• **Given problem**
Copy out all lines that carry the word "image".

• **Provided records**
★ ★ ★

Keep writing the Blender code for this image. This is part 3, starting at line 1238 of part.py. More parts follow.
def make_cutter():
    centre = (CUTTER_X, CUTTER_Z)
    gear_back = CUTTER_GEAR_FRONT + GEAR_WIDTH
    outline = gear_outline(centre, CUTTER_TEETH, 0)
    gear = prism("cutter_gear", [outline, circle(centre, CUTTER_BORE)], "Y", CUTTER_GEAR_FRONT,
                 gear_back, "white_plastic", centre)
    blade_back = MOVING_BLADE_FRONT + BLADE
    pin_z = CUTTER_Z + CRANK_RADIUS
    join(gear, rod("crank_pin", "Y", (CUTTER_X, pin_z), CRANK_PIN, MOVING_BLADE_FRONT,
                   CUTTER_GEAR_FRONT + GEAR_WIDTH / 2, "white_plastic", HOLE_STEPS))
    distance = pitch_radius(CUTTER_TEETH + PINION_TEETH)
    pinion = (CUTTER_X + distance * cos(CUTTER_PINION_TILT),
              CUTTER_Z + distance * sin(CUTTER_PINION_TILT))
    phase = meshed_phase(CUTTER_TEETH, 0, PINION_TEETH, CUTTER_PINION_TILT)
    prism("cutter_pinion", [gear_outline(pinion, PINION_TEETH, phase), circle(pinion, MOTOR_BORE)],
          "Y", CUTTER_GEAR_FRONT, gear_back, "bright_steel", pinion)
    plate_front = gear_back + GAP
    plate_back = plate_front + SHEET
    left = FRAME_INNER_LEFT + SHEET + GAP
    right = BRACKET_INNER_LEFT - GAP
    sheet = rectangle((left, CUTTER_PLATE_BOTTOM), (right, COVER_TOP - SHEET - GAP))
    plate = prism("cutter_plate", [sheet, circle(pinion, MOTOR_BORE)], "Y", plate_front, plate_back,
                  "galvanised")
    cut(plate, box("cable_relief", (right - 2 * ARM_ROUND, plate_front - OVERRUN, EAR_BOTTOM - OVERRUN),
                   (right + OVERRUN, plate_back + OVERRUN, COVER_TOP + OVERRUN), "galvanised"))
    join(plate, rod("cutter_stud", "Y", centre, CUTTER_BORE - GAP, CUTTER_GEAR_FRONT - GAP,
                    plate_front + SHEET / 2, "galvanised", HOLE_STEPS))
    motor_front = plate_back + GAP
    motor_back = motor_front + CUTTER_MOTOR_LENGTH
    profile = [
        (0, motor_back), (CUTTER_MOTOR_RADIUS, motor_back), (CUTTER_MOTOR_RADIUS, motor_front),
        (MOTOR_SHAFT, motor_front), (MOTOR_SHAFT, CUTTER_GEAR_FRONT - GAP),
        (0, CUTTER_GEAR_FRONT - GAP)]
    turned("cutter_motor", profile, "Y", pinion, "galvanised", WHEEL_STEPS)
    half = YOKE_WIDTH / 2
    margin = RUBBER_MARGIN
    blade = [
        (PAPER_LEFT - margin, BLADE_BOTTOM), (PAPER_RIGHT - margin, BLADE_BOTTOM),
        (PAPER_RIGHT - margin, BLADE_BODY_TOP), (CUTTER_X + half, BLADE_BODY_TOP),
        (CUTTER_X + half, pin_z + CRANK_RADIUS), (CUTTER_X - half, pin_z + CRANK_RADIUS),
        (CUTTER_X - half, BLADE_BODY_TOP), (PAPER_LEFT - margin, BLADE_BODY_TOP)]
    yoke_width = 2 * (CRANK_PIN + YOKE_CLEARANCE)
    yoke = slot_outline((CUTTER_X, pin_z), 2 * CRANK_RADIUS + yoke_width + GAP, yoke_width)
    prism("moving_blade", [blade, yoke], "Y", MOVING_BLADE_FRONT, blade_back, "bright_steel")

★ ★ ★

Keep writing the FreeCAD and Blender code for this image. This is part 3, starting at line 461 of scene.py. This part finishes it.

★ ★ ★

• **Reply to the task**
Keep writing the Blender code for this image. This is part 3, starting at line 1238 of part.py. More parts follow.
Keep writing the FreeCAD and Blender code for this image. This is part 3, starting at line 461 of scene.py. This part finishes it.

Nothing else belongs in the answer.